Said DeLeon, “If anything, [sneakers and fashion] are now choose your own adventure. Meaning is derived from context, people who don’t add any context will called out for being a billboard.”
Will the Elements of These Designs End Up on Your Feet?
A big question remains: will we see trickle down of the elements that connect a lot of the sneakers currently in vogue? More color, thicker soles, curved lines, more layers, more everything?
“In the extreme cases we’re seeing now on the runway? Definitely not. But I think the concepts that comprise these styles will—panels, overlays, more colors and different materials on one shoe,” said Bergl. Trunzo echoed, “Yes, I do believe we’ll see trickle down from intentionally ugly silhouettes–a lot of irony.”

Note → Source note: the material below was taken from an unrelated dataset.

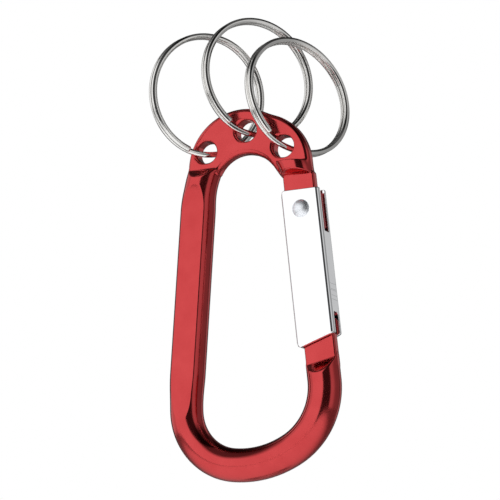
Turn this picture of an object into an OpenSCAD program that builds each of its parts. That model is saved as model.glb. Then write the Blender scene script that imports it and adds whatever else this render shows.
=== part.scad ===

So What to Wear Right Now?
Right now, DeLeon said he’s been wearing a pair of Converse designed by J.W. Anderson. As for a pair he always goes back to, it’s Jordan Is in black/royal.
Trunzo has been wearing a pair of Raf Simons designed Adidas Ozweegos, which he describes as “quite geriatric.”
Raf Simons’ Adidas Ozwegos have the Brian Trunzo cosign.
As for Bergl, “My sneaker lineup of late has been extremely simple. Nothing too techy and almost always in white. Vans Slip-ons and Authentics, Converse Chuck Taylor ’70s All Stars, Adidas Matchcourts and then boots.”
The sneakers I’ve been wearing the most recently? A pair I didn’t get for Christmas: neon Air Max 95s. Arguably quite ugly.